Empowering EU bailout funds
Under current rules, EU bank aid must be lent to national authorities, which then offer capital to their struggling banks. This provision ensures that conditions are attached to deals – a key demand for Berlin.
But critics say these terms put off states that want to apply, sometimes because of political stigma. The issue has gained new urgency in Spain, where banks face an estimated €100bn shortfall because of a severe property crash. Routing ESM loans through the Spanish government would further undermine the country’s sovereign creditworthiness.
Several governments have pushed for aid to be injected directly to banks instead, saddling the entire eurozone with the cost. “Such decisions, and paying for them, should at least be the responsibility of a Europe-level resolution agency,” said Patrick Honohan, Irish central bank governor.
If the ESM were allowed to lend directly to banks, some European officials believe this may also undermine ECB resistance to offering the fund a credit line, giving the ESM bottomless pockets. The ECB is not allowed to finance sovereigns, but bank stability is part of its legal remit.
New crisis measures
Christine Lagarde, head of the IMF, has called for a facility with the ability to take direct stakes in banks. Control over those equity stakes has already caused problems, however. Money is available to recapitalise Greek banks, but Greece’s lenders are stalling over concerns that a Greek government could misuse its controlling stake.

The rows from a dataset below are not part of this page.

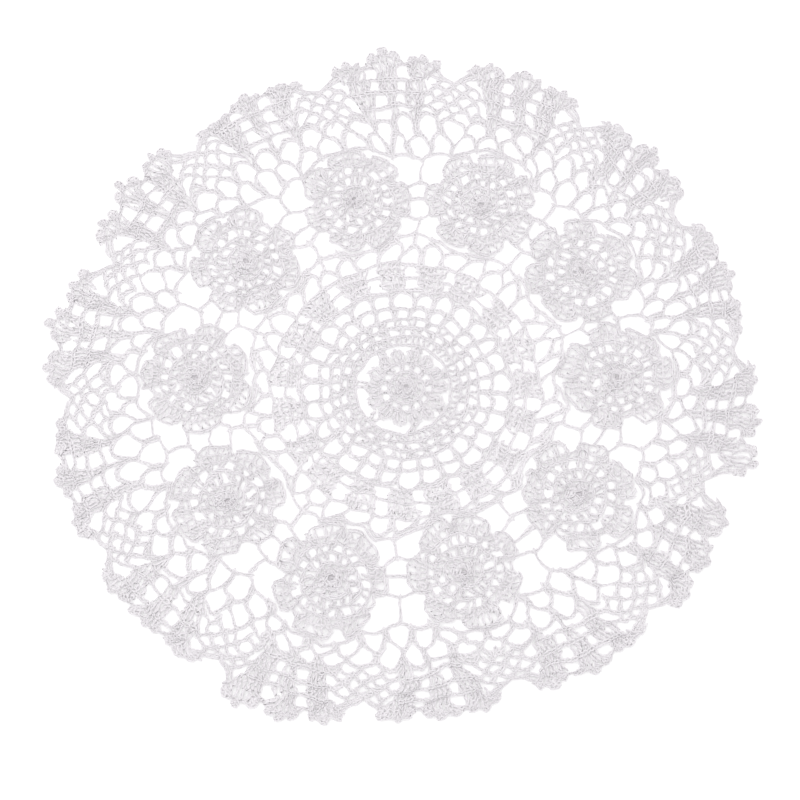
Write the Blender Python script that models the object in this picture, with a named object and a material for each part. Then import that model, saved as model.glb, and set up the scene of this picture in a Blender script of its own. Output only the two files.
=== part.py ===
"""A round lace doily, crocheted in white cotton thread, lying flat.

A medallion with its net of chain arches is the middle. Ten rosettes are worked one by one
and joined round it, and a border of two rounds of open arches and fourteen scallops is worked
round them. Each piece is a thin sheet with its gaps cut through, and its clusters of
stitches stand up from the chains.

The layout is worked out in millimetres from the middle of the medallion, with bearings in
degrees counter-clockwise from +X. The meshes are made in metres, with the underside at z = 0
and the middle of the outline at the origin.
"""
import math
from collections import namedtuple

import bmesh
import bpy
import numpy as np
from mathutils import Vector
from mathutils.geometry import delaunay_2d_cdt

# ---------------------------------------------------------------- driving sizes, millimetres
MM = 0.001                  # metres in a millimetre
CHAIN = 2.2                 # width of one chain of stitches
DOUBLE = 2.6                # width where two chains run side by side
JOIN = 0.3                  # space left at the single stitch that joins two pieces

EDGE_HEIGHT = 1.5           # height of the chains, and of every edge
SUNK = 0.9                  # height over a gap that is too small to be cut
FLAT_STITCH = 1.9           # height of plain rows
RAISED = 2.5                # height of a shell or a petal
CROWN = 2.8                 # height of a hub and of the knots

GAP_SIDES = 8
SMALLEST_GAP, SMALL_GAP = 1.5, 2.0      # a cut gap's least and mean reach from its middle
RAY_LENGTH, RAY_STEPS = 3.0, 301        # fine steps outward, in shares of a cell's own size

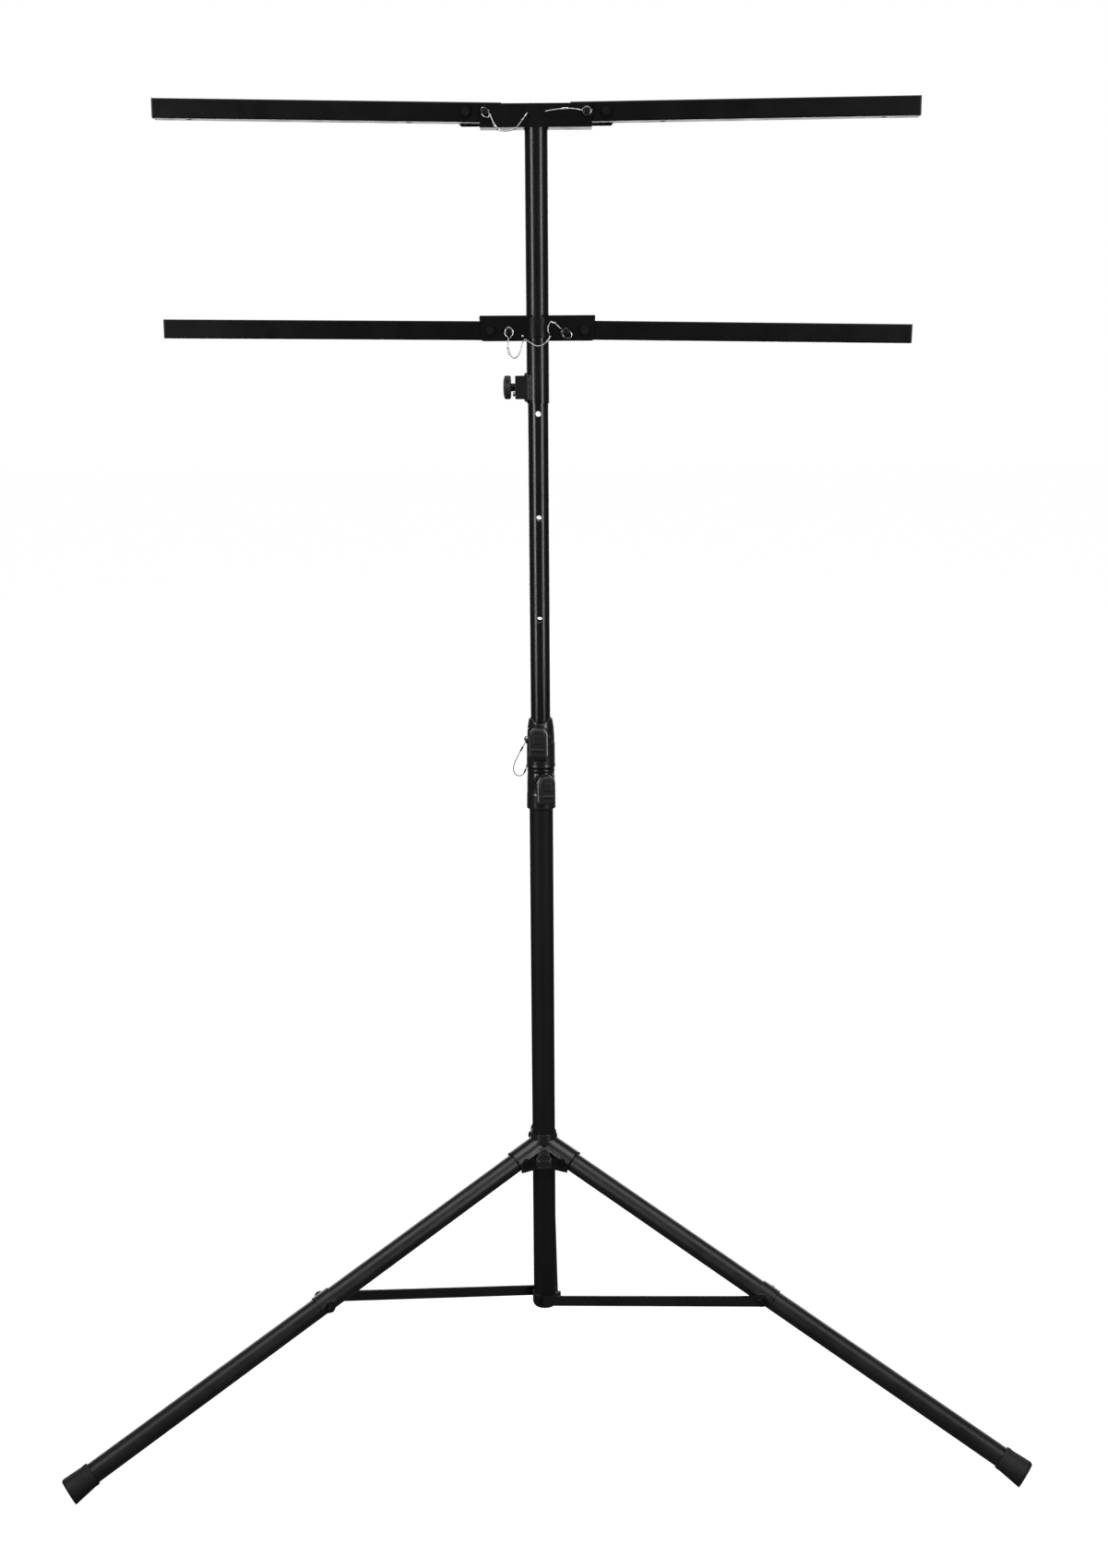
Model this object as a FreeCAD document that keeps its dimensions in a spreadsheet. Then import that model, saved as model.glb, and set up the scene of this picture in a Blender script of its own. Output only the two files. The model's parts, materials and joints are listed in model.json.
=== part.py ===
"""Folding tripod stand with two crossbars, as a parametric document.

Frame: +Z up, the mast's axis is the Z axis, the floor is the plane Z = 0.  The crossbars lie
along X and the stand's front, with its knobs and lock pins, faces -Y.  Millimetres and degrees.
"""
import FreeCAD, Part
import math
import os
import Sketcher
from FreeCAD import Placement, Rotation, Vector

doc = FreeCAD.newDocument("crossbar_stand")

# ---------------------------------------------------------------- driving sizes
DRIVING = [
    # mast: three telescoping tubes
    ("tube_wall", 1.47, "wall of every round tube"),
    ("outer_od", 41.3, "outer mast tube, diameter"),
    ("middle_od", 38.1, "middle mast tube and sleeve, diameter"),
    ("inner_od", 34.9, "inner mast tube, diameter"),
    ("mast_foot", 111, "height of the outer tube's lower end"),
    ("outer_length", 987, "outer mast tube, length"),
    ("middle_foot", 185, "height of the middle tube's lower end"),
    ("middle_length", 1000, "middle mast tube, length"),
    ("inner_foot", 1040, "height of the inner tube's lower end"),
    ("inner_length", 1115, "inner mast tube, length"),
    ("run_gap", 0.05, "radial clearance of what slides or turns"),
    ("part_gap", 0.3, "gap between pieces that pass each other"),
    ("index_pitch", 170, "spacing of the inner tube's cross holes"),
    ("index_first", 1374.5, "height of the lowest cross hole"),
    ("index_hole", 4.7, "radius of a cross hole"),
    # collars
    ("lower_collar_low", 1043, "lower collar, bottom"),
    ("lower_collar_tall", 73, "lower collar, height"),
    ("lower_collar_wide", 24.9, "lower collar, radius"),
    ("upper_collar_tall", 86.5, "upper collar, height"),
    ("upper_collar_wide", 24.5, "upper collar, radius"),
    ("bush_tall", 10, "guide bush, height"),
    ("collar_boss", 11, "radius of the boss that takes the clamp screw"),
    ("collar_boss_out", 31, "reach of that boss from the mast's axis"),
    ("stud_radius", 4, "radius of the clamp screws"),
    ("lower_knob_height", 1087, "lower collar's knob, height"),
    ("upper_knob_height", 1169, "upper collar's knob, height"),
    ("lower_knob_turn", 11, "how far the lower knob stands round to the right"),
    ("upper_knob_turn", -4, "how far the upper knob stands round to the right"),
    ("wing_width", 29, "wing knob, width"),
    ("wing_tall", 50, "wing knob, height"),
    ("wing_deep", 20, "wing knob, depth"),
    ("wing_neck", 8, "wing knob, length of its neck"),
    # bottom bracket and struts
    ("bracket_drop", 27, "bottom bracket, height below the tube"),
    ("bracket_radius", 22.8, "bottom bracket, radius"),
    ("bracket_flat", 20.95, "distance of the bracket's three flats from the axis"),
    ("strut_foot", 101, "height of the struts' inner pivots"),
    ("strut_width", 19, "strut, width of the flat bar"),
    ("strut_thick", 3, "strut, thickness of the flat bar"),
    ("strut_offset", 21.3, "distance of the strut's inner face from the leg's plane"),
    ("strut_hole", 4.05, "radius of the strut's pivot holes"),
    # legs
    ("leg_turn", 1.65, "how far the tripod stands turned from square to the bars"),
    ("leg_od", 35, "leg tube, diameter"),
    ("leg_wall", 1.5, "leg tube, wall"),
    ("leg_slope", 23.4, "leg, angle below the horizontal"),
    ("leg_length", 928, "leg, from its pivot to the end of its boot"),
    ("leg_root", 50, "distance of the leg pivots from the mast's axis"),
    ("leg_pivot", 390, "height of the leg pivots"),
    ("knuckle_length", 10, "part of the leg's knuckle outside the tube"),
    ("knuckle_plug", 40, "part of the knuckle inside the tube"),
    ("clamp_place", 426, "distance of the strut clamp from the leg's pivot"),
    ("clamp_wide", 32, "strut clamp, length along the leg"),
    ("clamp_sheet", 2, "strut clamp, thickness of its sheet"),
    ("clamp_ear", 11, "radius of the strut clamp's ears"),
    ("boot_length", 46, "rubber boot, length on the leg"),
    ("boot_radius", 21, "rubber boot, radius at its end"),
    ("boot_flare", 5.6, "rubber boot, angle by which it flares downwards"),
    # hub
    ("hub_low", 372, "hub, bottom"),
    ("hub_high", 434.5, "hub, top"),
    ("hub_sleeve", 25.2, "hub sleeve, radius"),
    ("hub_ring", 26, "hub ring, radius at its foot"),
    ("hub_ring_top", 22.8, "hub ring, radius at its top"),
    ("hub_ring_tall", 15.5, "hub ring, height"),
    ("hub_bore_gap", 0.35, "gap between the hub and the mast"),
    ("cheek_out", 59, "reach of the hub's cheeks from the axis"),
    ("cheek_half", 21.6, "half of the width over a pair of cheeks"),
    ("slot_half", 18, "half of the width between a pair of cheeks"),
    ("roof_out", 12.5, "reach of the leg cover beyond the pivot"),
    ("web_back", 34, "web between a pair of cheeks, reach behind the pivot"),
    ("web_down", 15, "web between a pair of cheeks, depth"),
    ("hub_knob_height", 398, "hub knob, height"),
    ("hub_knob_turn", 1, "how far the hub knob stands round to the right"),
    ("hub_wing_width", 29, "hub knob, width"),
    ("hub_wing_tall", 20, "hub knob, height"),
    ("hub_boss_out", 42, "reach of the hub's clamp boss from the axis"),
    # sleeve, brackets and bars
    ("sleeve_foot", 1731.7, "height of the sleeve's lower end"),
    ("web_under", 2159.6, "height of the upper bracket's underside"),
    ("web_thick", 2.6, "upper bracket, thickness of its web"),
    ("sheet_thick", 2.3, "brackets, thickness of their flanges"),
    ("upper_flange_half", 89, "upper bracket, half length of web and front flange"),
    ("upper_back_half", 124, "upper bracket, half length of the back flange"),
    ("upper_flange_tall", 36, "upper bracket, height"),
    ("back_lift", 5.6, "upper bracket, step of the back flange's free ends"),
    ("lower_half", 94.6, "lower bracket, half length"),
    ("lower_low", 1831.6, "lower bracket, bottom"),
    ("lower_tall", 40, "lower bracket, height"),
    ("lower_slant", 3.4, "lower bracket, how much shorter its bottom is at each end"),
    ("lower_corner", 2.5, "lower bracket, radius of its corners"),
    ("notch_radius", 12.4, "arch in the bottom of the lower bracket, radius"),
    ("notch_drop", 4.6, "distance of the arch's centre below the lower bracket"),
    ("corner", 6, "brackets, radius of their corners"),
    ("bar_side", 30, "crossbar tube, side of its square section"),
    ("bar_wall", 1.5, "crossbar tube, wall"),
    ("bar_corner", 2.5, "crossbar tube, radius of its edges"),
    ("bar_half", 609.6, "half length of each crossbar, tip to mast"),
    ("bar_gap", 0.3, "gap between a crossbar and a flange"),
    ("upper_axis", 2183.5, "height of the upper arms' pivots"),
    ("upper_pivot", 111.5, "distance of the upper arms' pivots from the mast"),
    ("upper_inner", 55, "distance of the upper arms' inner ends from the mast"),
    ("upper_pin", 81, "distance of the upper lock pins from the mast"),
    ("lower_axis", 1848, "height of the lower arms' pivots"),
    ("lower_pivot", 77, "distance of the lower arms' pivots from the mast"),
    ("lower_inner", 30, "distance of the lower arms' inner ends from the mast"),
    ("lower_pin", 46.5, "distance of the lower lock pins from the mast"),
    ("lower_pin_drop", 2, "lower lock pins, drop below the arms' axis"),
    ("upper_left_rise", 1.1, "how far the upper left arm stands above level"),
    ("upper_right_rise", 0.6, "how far the upper right arm stands above level"),
    ("lower_left_rise", 0.65, "how far the lower left arm stands above level"),
    ("lower_right_rise", -0.95, "how far the lower right arm stands above level"),
    ("fixing_near", 202, "distance of the near fixing hole from the mast"),
    ("fixing_far", 553, "distance of the far fixing hole from the mast"),
    ("fixing_hole", 5.25, "radius of the fixing holes for lamps"),
    ("cap_lip", 3, "end cap, thickness of its lip"),
    ("cap_plug", 18, "end cap, depth inside the tube"),
    # fasteners
    ("bolt_radius", 4, "radius of the pivot bolts"),
    ("bolt_hole", 4.06, "radius of the holes that turn on the pivot bolts"),
    ("hex_radius", 7.5, "radius over the corners of heads and nuts"),
    ("hex_tall", 5, "height of heads and nuts"),
    ("pin_radius", 3.9, "radius of the lock pins"),
    ("pin_hole", 4.2, "radius of the lock pins' holes"),
    ("pin_head", 6, "radius of a lock pin's head"),
    ("pin_head_tall", 4, "height of a lock pin's head"),
    ("pin_neck", 2.6, "lock pin, length of the neck that its ring hangs on"),
    # sleeve clamp
    ("clamp_height", 1757.5, "height of the sleeve's clamp screw"),
    ("boss_out", 37.5, "reach of the sleeve's clamp boss from the axis"),
    ("boss_tall", 38, "sleeve clamp boss, height"),
    ("boss_deep", 27, "sleeve clamp boss, width"),
    ("round_knob", 19, "round knob, radius"),
    ("round_knob_thick", 14, "round knob, thickness"),
    ("round_knob_near", 44.2, "distance of the round knob from the axis"),
    # safety pin and lanyards
    ("safety_height", 1168, "safety pin, height"),
    ("safety_turn", 210, "safety pin, direction round the mast"),
    ("wire", 1, "radius of the steel lanyards"),
    ("cord", 0.8, "radius of the safety pin's lanyard"),
    ("wire_hole", 1.7, "radius of the holes that the lanyards leave by"),
    ("wire_hole_out", 12, "upper lanyard holes, distance from the mast"),
    ("wire_hole_up", 2182, "upper lanyard holes, height"),
    ("eyelet_out", 21, "lower lanyard holes, distance from the mast"),
    ("eyelet_up", 1837.5, "lower lanyard holes, height"),
]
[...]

The alternative is a powerful federal body, established specifically for the crisis, that can intervene independently and manage assets. Mr Véron of Bruegel compares such a body of restructuring specialists to the Swedish Bank Support Authority of the early 1990s.
In addition, Italian officials are urging pan-eurozone deposit guarantee schemes as a short-term way to restore confidence. But national arrangements are so fragmented and diverse that discussions have not gone beyond allowing one national scheme to lend to another.
Long term financial union
The ECB has emerged as the new champion for long term financial integration at eurozone level, acknowledging the limits to what has been achieved at EU level.
“We need to answer the question how the eurozone will look in the future, ten years from now,” said Mr Asmussen. “We need a fiscal union, a financial-markets union, and a democratically legitimated political union to stabilise the European monetary area.”
Such a “financial-market union” would include a eurozone banking supervisor for big cross-border institutions, deposit-guarantee insurance, and a resolution authority with a fund financed by the industry.